[WHAT TO PRODUCE]
Go through the lines below and copy each one that holds the string "scene".

[DATA PROVIDED]
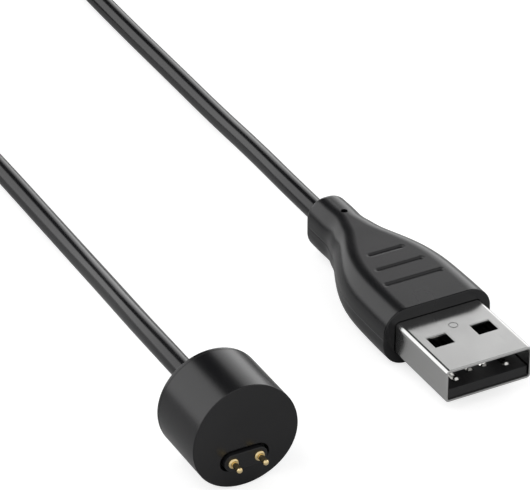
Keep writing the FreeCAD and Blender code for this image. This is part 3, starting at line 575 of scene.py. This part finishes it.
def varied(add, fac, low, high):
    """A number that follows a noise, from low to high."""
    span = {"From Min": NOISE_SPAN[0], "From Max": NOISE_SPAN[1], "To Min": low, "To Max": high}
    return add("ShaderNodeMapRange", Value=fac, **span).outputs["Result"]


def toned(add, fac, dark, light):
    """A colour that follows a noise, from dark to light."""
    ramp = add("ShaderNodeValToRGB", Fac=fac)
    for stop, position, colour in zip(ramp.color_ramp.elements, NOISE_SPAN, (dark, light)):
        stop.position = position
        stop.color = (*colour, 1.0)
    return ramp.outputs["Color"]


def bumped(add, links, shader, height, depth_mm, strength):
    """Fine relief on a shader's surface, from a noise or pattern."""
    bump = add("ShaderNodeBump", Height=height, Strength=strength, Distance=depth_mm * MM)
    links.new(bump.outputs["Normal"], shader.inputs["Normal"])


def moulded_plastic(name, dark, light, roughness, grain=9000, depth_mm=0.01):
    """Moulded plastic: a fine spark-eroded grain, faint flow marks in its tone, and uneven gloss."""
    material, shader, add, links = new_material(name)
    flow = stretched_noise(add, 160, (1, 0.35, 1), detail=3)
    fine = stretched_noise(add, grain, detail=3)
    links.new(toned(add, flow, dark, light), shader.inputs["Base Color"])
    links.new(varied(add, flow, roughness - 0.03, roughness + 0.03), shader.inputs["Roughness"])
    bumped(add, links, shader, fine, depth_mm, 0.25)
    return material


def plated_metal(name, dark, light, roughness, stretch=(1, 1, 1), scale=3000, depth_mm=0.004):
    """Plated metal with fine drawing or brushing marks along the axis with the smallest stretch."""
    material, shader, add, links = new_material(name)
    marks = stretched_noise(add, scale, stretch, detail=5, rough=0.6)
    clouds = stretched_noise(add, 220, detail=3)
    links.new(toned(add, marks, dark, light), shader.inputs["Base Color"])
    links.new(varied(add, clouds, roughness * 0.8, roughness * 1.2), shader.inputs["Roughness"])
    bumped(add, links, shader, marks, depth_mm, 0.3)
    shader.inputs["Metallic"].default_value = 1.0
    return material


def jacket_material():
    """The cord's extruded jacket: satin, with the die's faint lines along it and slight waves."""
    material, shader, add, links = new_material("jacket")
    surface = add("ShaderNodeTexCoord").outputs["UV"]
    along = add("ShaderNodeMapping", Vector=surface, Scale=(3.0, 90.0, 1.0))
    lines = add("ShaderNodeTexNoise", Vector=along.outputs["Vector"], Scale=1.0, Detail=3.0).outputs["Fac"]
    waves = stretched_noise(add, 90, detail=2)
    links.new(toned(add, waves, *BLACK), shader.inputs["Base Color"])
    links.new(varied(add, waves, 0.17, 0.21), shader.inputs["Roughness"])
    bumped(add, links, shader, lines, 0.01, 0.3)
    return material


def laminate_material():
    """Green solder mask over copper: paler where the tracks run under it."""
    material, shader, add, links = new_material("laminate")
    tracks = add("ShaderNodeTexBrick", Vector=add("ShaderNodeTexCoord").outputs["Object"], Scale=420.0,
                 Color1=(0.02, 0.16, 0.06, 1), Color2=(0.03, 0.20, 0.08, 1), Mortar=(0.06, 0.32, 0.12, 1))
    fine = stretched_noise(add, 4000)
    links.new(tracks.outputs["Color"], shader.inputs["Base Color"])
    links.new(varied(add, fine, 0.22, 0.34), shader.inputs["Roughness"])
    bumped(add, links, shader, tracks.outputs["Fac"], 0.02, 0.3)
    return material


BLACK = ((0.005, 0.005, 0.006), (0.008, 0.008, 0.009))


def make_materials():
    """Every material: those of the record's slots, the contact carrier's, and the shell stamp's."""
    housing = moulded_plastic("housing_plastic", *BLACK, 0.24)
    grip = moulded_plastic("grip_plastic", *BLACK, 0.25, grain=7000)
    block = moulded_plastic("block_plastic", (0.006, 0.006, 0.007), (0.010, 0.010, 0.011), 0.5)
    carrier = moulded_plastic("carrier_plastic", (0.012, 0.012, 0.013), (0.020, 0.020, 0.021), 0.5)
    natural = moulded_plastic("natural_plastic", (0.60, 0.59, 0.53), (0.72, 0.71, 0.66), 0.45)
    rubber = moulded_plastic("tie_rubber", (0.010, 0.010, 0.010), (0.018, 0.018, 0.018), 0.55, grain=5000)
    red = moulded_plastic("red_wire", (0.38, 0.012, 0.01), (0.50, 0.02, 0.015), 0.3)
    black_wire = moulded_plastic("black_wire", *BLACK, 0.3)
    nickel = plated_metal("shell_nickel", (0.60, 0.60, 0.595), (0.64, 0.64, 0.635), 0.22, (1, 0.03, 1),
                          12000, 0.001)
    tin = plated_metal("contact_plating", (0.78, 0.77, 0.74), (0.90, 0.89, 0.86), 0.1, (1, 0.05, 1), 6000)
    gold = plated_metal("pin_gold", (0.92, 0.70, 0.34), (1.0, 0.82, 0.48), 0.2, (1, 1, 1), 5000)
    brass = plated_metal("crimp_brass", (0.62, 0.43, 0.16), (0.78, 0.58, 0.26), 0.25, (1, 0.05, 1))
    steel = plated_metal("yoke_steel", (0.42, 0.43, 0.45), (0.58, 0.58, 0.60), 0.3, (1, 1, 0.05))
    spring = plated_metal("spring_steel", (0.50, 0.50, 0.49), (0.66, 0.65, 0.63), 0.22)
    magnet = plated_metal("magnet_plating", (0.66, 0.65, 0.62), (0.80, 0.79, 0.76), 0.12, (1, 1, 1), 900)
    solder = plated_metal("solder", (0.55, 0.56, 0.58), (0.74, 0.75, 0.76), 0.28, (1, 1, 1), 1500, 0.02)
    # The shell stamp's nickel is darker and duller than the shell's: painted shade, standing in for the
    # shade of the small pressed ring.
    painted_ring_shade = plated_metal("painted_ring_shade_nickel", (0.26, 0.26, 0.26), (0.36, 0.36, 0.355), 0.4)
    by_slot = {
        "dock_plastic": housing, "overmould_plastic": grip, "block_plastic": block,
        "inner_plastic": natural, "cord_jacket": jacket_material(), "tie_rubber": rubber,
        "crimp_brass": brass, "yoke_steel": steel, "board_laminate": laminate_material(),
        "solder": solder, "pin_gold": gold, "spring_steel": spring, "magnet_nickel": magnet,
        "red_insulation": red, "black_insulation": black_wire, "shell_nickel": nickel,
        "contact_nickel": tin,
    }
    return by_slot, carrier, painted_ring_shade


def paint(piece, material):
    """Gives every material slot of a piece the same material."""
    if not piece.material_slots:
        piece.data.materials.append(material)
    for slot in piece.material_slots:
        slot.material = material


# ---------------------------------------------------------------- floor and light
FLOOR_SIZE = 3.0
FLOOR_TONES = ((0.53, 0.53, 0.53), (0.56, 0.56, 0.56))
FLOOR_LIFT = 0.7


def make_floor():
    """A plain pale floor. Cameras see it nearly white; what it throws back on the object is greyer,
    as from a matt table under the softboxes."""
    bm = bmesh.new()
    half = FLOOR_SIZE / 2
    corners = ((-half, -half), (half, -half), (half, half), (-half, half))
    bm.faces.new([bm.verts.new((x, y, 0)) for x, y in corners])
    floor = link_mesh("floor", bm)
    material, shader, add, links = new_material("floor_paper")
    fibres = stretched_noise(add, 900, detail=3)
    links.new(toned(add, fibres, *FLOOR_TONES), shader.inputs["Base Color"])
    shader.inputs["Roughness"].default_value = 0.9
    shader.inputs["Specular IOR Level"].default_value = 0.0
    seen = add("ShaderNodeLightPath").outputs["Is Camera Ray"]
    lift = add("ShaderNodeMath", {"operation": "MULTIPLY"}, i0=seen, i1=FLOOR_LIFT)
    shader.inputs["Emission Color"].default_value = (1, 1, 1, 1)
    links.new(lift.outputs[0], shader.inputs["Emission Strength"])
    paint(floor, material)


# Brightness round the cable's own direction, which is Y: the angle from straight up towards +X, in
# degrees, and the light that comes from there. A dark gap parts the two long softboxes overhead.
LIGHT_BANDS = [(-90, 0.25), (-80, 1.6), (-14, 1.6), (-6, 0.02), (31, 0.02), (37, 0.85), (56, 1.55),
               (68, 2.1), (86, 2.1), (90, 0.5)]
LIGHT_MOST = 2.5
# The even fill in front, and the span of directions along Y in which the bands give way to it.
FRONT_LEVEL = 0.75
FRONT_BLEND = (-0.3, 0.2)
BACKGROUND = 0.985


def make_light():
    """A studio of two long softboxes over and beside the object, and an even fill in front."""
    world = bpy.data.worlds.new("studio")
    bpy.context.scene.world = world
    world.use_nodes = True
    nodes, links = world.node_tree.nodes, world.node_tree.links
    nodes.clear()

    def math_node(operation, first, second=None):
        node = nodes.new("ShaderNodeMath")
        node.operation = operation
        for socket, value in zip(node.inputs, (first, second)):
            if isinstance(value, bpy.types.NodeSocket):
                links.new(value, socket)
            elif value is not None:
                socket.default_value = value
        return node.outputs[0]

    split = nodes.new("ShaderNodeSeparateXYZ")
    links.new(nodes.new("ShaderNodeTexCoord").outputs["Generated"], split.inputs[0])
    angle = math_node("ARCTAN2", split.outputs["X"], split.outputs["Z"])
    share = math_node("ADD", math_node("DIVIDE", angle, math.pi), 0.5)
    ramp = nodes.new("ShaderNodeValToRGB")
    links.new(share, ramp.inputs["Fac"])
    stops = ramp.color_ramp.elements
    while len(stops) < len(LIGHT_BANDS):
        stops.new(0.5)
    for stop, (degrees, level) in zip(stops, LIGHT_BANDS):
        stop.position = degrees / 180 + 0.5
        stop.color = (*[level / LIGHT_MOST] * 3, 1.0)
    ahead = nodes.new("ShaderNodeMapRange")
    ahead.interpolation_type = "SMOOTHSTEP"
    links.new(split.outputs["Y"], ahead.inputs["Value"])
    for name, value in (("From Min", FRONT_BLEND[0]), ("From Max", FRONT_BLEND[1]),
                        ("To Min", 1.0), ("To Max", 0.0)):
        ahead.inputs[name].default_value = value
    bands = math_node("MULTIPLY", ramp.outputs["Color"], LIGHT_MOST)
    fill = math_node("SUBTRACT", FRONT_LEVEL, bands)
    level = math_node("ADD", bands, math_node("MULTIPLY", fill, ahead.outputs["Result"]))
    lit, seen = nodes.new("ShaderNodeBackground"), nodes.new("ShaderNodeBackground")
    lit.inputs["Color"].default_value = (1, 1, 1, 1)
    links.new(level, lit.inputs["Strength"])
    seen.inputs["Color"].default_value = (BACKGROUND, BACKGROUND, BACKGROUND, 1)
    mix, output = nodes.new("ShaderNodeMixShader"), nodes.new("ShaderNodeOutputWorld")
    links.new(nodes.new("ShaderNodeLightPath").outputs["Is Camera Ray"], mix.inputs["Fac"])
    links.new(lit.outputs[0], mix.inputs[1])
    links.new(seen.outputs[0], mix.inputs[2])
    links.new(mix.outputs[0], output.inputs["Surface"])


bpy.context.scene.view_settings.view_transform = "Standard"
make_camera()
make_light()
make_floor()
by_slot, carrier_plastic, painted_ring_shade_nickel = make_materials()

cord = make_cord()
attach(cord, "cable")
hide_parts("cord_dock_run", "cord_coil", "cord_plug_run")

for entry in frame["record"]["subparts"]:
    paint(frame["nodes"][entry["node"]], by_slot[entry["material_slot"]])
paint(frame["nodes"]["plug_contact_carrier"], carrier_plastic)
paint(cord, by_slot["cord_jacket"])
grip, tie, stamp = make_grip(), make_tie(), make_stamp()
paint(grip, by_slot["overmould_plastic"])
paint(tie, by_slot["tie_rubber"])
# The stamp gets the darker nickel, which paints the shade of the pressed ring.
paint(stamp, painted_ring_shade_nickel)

[FINISHED TASK]
Keep writing the FreeCAD and Blender code for this image. This is part 3, starting at line 575 of scene.py. This part finishes it.
    bpy.context.scene.world = world
bpy.context.scene.view_settings.view_transform = "Standard"